*DATA BLOCK:*
'''

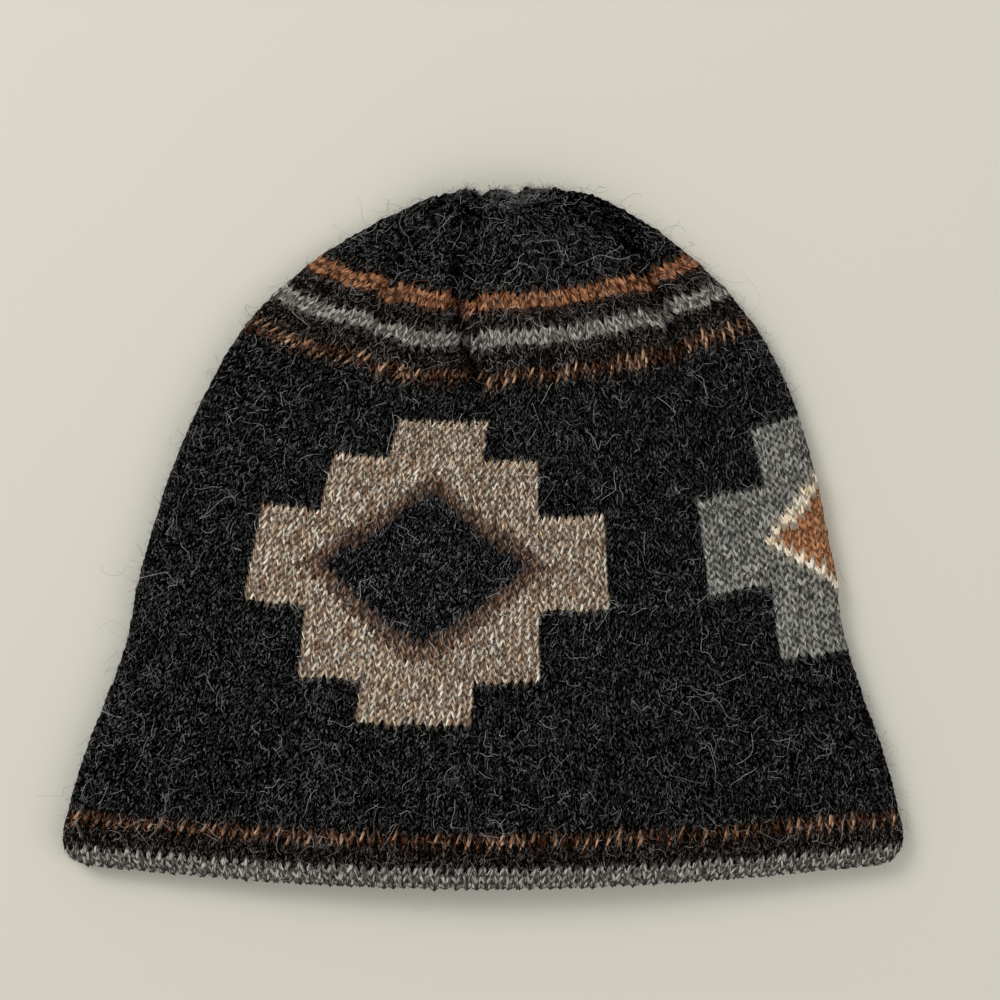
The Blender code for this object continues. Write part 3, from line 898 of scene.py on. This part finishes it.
def fuzzPiece(name, count, shares, courses, lengths, seed, shape, tilts=(-0.05, 0.35), onFolds=False,
              bright=1.0):
    dice = np.random.default_rng(seed)
    share = dice.uniform(*shares, count * 2)
    if onFolds:
        share = np.where(dice.random(count * 2) < 0.5, dice.normal(0, fuzz["foldReach"], count * 2),
                         0.5 + dice.normal(0, fuzz["foldReach"], count * 2))
    course = dice.uniform(*courses, count * 2)
    # fewer where the hat is narrow, and more where the crown is drawn in
    dense = girth(course) / (hat["hemWidth"] * 2.1) * (0.75 + 0.9 * smoothStep((course - 0.72) / 0.12))
    keep = dice.random(count * 2) < (1.0 if onFolds else dense)
    share, course = share[keep][:count], course[keep][:count]
    rows = (course * hat["courses"]).astype(int)
    yarn = np.array([yarnAt(int(u % 1.0 * stitchesIn(row)), row) for u, row in zip(share, rows)])
    dark = np.array([habits[y]["dark"] for y in yarn])
    stay = dark | (dice.random(len(share)) < fuzz["onPale"])
    share, course, yarn, dark = share[stay], course[stay], yarn[stay], dark[stay]
    point, side, up, normal = frames(share, course)
    heading = dice.uniform(0, 2 * math.pi, len(share))
    tilt = dice.uniform(*tilts, len(share))
    flatAim = side * np.cos(heading)[:, None] + up * np.sin(heading)[:, None]
    aim = unit(flatAim * np.cos(tilt)[:, None] + normal * np.sin(tilt)[:, None])
    across = unit(np.cross(aim, normal))
    size = dice.uniform(0, 1, len(share)) ** 1.6 * (lengths[1] - lengths[0]) + lengths[0]
    luck = dice.random((len(share), 3))
    # painted shade: fibres down in the creases are darker
    tint = fuzzTints(yarn, dark, luck, bright) * paintedCreaseShade(share, course)[:, None]
    tint[:, 3] = 1
    turn = eulerOf(across, aim, unit(np.cross(across, aim)))
    seeds = {"point": point - normal * fuzz["sunk"], "turn": turn,
             "size": np.repeat(size[:, None], 3, 1), "luck": luck, "tint": np.clip(tint, 0, 1)}
    ownedBy(scattered(name, hairNodes, seeds, dict(shape, Wool=fuzzWool)), "knit_body")


def hairShape(steps, lift, curl, scale, thickness):
    return {"Steps": steps, "Lift": lift, "Curl": curl, "Curl scale": scale, "Thickness": thickness}


downHair = hairShape(4, 0.14, 2.1, 520.0, 0.040 * mm)
curlHair = hairShape(10, 0.08, 2.0, 360.0, 0.034 * mm)
backHair = hairShape(3, 0.08, 0.8, 420.0, 0.055 * mm)
longHair = hairShape(18, 0.05, 1.6, 170.0, 0.036 * mm)
frontOnly, wholeLength = (-0.01, 0.51), (0.005, 0.997)
fuzzPiece("fuzzDown", 5600, frontOnly, wholeLength, fuzz["down"], 51, downHair)
fuzzPiece("fuzzCurls", 3600, frontOnly, wholeLength, fuzz["curls"], 54, curlHair, bright=1.3)
fuzzPiece("fuzzBack", 400, (0.51, 0.99), wholeLength, fuzz["down"], 52, backHair)
fuzzPiece("fuzzEdge", 1700, (0.0, 1.0), wholeLength, fuzz["down"], 55, downHair, (0.1, 0.9), True, 0.9)
fuzzPiece("fuzzCrown", 1100, (0.02, 0.48), (0.972, 0.999), fuzz["down"], 56, downHair, (0.0, 0.5), bright=0.8)
fuzzPiece("fuzzTop", 1500, (0.0, 1.0), (0.984, 0.9995), fuzz["down"], 57, downHair, (0.1, 0.9))
fuzzPiece("fuzzLong", 300, (-0.02, 0.52), wholeLength, fuzz["long"], 53, longHair, bright=1.5)
print("fibres grown")

# Floor, light and camera. Each lamp: name, place, energy, size
room = {"floor": "#D4D0C2", "span": 1.4, "sky": "#F3F4F6", "skyLevel": 0.60,
        "height": 0.95, "aim": (5.1 * mm, 12.1 * mm), "frame": 0.300, "sensor": 36.0,
        "lamps": (("window", (-0.8, 0.7, 1.1), 11.5, 0.7), ("fill", (1.1, -0.4, 1.1), 5.5, 1.0))}


def makeFloor():
    bpy.ops.mesh.primitive_plane_add(size=room["span"])
    floor = bpy.context.object
    floor.name = "floor"
    material, shader = newMaterial("paleFloor", 0.9, 0.2)  # plain matt paint
    shader.inputs["Base Color"].default_value = linearColour(room["floor"])
    floor.data.materials.append(material)


def makeLights():
    world = bpy.data.worlds.new("softRoom")
    bpy.context.scene.world = world
    world.use_nodes = True
    world.node_tree.nodes["Background"].inputs[0].default_value = linearColour(room["sky"])
    world.node_tree.nodes["Background"].inputs[1].default_value = room["skyLevel"]
    for name, spot, energy, size in room["lamps"]:
        light = bpy.data.lights.new(name, "AREA")
        light.energy = energy
        light.size = size
        lamp = linked(name, light)
        lamp.location = spot
        x, y, z = (-value for value in spot)  # the lamp looks at the middle of the floor
        lamp.rotation_euler = (math.atan2(math.hypot(x, y), -z), 0, math.atan2(y, x) - math.pi / 2)


def makeCamera():
    camera = bpy.data.cameras.new("camera")
    camera.sensor_width = camera.sensor_height = room["sensor"]
    camera.lens = room["sensor"] * room["height"] / room["frame"]
    eye = linked("camera", camera)
    eye.location = (*room["aim"], room["height"])
    bpy.context.scene.camera = eye


makeFloor()
makeLights()
makeCamera()
bpy.context.scene.view_settings.view_transform = "Standard"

'''

Your answer should be a single number: the count of lines containing the word "scene".

4